It's becoming an all too common occurence in the preserves, seeing dead birds hanging from trees after getting tangled up in fishing line.
The latest instance of human carelessness on display comes to us from Lake Renwick Heron Rookery Nature Preserve in Plainfield, where on Tuesday morning, District employees spotted a double-crested cormorant hanging by its neck near the nesting platforms.
It's another grim reminder of the importance of properly disposing of fishing line. Failing to do so will continue to be a death sentence for wildlife.
At this time of year, the Heron Rookery access point is closed to protect the great blue herons, great egrets, black-crowned night herons and double-crested cormorants during their nesting season. Keeping the preserve closed allows them to carry on their nesting activities — which take place both on the platforms and in other areas of this access point — without human interference.
That's partly what makes this scene even more heartbreaking. The preserve is closed in order to protect the birds, but yet one still died because someone couldn't do the right thing when it comes to their fishing line.
It's important to note that fishing isn't allowed at the Heron Rookery access point, and the line could have gotten in there any number of ways. Whether it was from someone illegally fishing here or fishing in an area where it was legal, the bottom line is still the same. Human carelessness killed this bird.
It was just a few weeks ago when we were able to help a Canada goose at Monee Reservoir that had a hook through its leg with fishing line wrapped completely around it.
But not all birds are as lucky. For example:
- In March 2018, a pelican was found tangled in fishing line at McKinley Woods - Kerry Sheridan Grove. It was rescued but later had to be euthanized because its injuries were too severe.
- Just a month later, an egret was found dead, tangled in fishing line, hanging from a tree at Lake Renwick.
- In May 2019, a robin became entangled in fishing line at Isle a la Cache preserve and died.
- And in March of this year, a dead great blue heron was found hanging from a tree at Rock Run Rookery Rookery Preserve.
- Just a few months later, a robin was found hanging from a tree at Monee Reservoir.
Those are only the ones we've seen first-hand because they've been close to a trail and in plain view. With more than 22,000 acres of open space in the preserves, there are undoubtedly many more birds losing their lives because of carelessly discarded fishing line.
We routinely see — and remove — line strewn about on the ground, caught in trees, etc. If you're one of those people who gets your line stuck in a tree when casting, you need to find a better spot to cast. Or maybe just stop fishing altogether.
According to the Chicago Audubon, thousands of animals are killed each year after becoming entangled in man-made materials.
The group has tips for preventing these kinds of animal injuries and fatalities:
- Always cut fishing line into pieces less than 6 inches long.
- Dispose of it, along with hooks and tackle, in appropriate covered containers so it does not become a risk to wildlife.

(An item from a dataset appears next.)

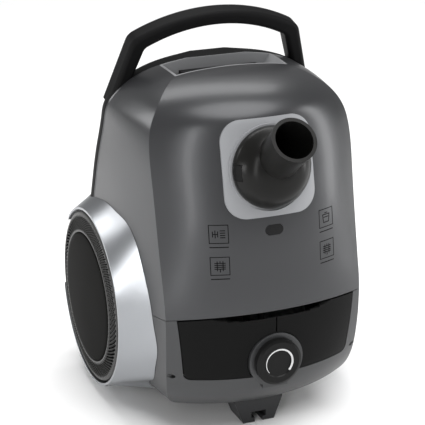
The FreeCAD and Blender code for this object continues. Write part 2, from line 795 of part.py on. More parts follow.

- Volunteer your time to clean up fishing line debris at local ponds, lakes or beaches.
- Support the use of biodegradable fishing line that does not have an indefinite life span in the environment.
The Forest Preserve has receptacles to dispose of fishing line at all of its main fishing sites. Choosing to use them is truly a matter of life and death for the animals that call our forest preserves home.
The health and safety of wildlife in the preserves is an important issue and with warmer weather when more people flock to the local waterways, we urge everyone to act in a responsible manner and think about how your actions impact everyone, including wildlife.